Nurcan Durak Nurcan Durak participated in the ACM SRC competition with the paper titled "Principal Contour Extraction and Contour Classification to Detect Coronal Loops from Solar Images." She completed her PhD. dissertation in August 2011 under the supervision of Dr. Olfa Nasraoui in Computer Engineering and Computer Science at the Knowledge Discovery and Web Mining Lab. Her research was supported by a NASA and NSF funded project on Coronal Loop Mining since 2006. The project created a system that automatically retrieves solar images with coronal loops from the SOHO/EIT online image catalog. The project's scope falls within the research areas of data mining and machine learning, computer vision, and pattern recognition.
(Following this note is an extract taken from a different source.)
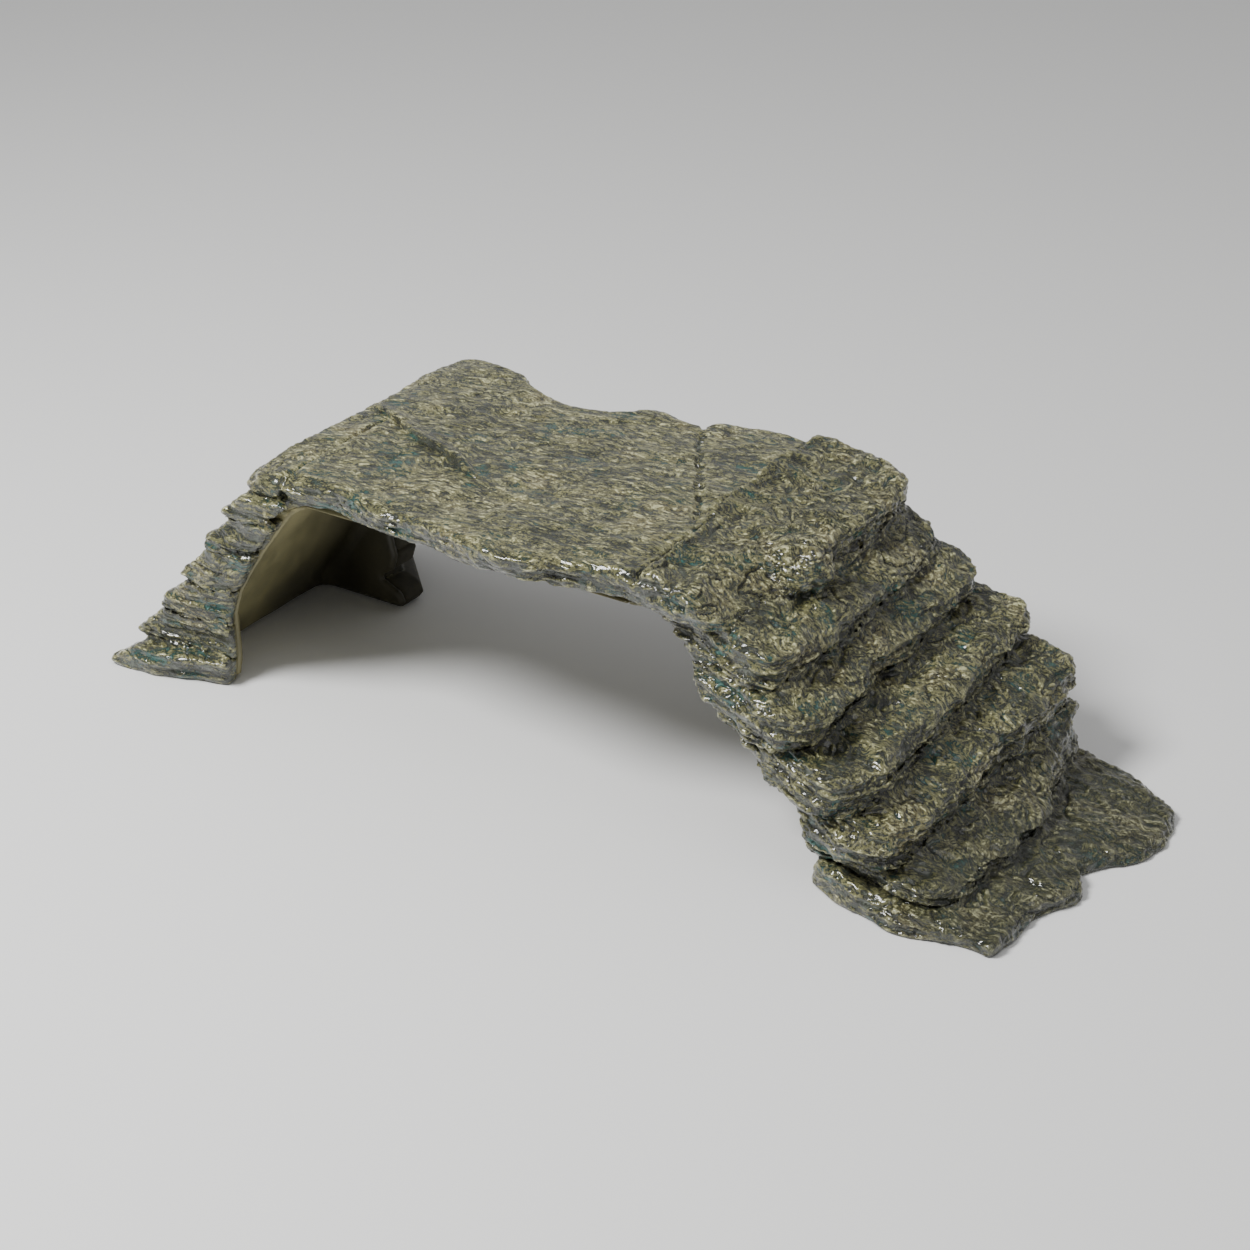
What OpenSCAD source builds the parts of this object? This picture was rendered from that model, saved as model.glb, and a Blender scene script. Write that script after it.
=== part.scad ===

ACM (the Association for Computing Machinery) honored the Grand Finals winners of its Student Research Competition (SRC) with awards and cash prizes for achievements in computing research.   The graduate and undergraduate winners competed against more than 50 participants in contests held at 13 ACM conferences. Their research covered a range of computing innovations that have applications for high-performance computer systems designs, image retrieval systems for astrophysicists, scalability for file system directories, improvements in massively-parallel graphics processors, biochips for clinical diagnostics and biochemical procedures, and assistive technologies for speech-impaired people.

ACM's Student Research Competition Program is sponsored by Microsoft Research to encourage students to pursue careers in computer science research, and to ensure the future of scientific discovery and innovation. The awards were presented June 4 at the ACM Awards Banquet in San Jose, CA.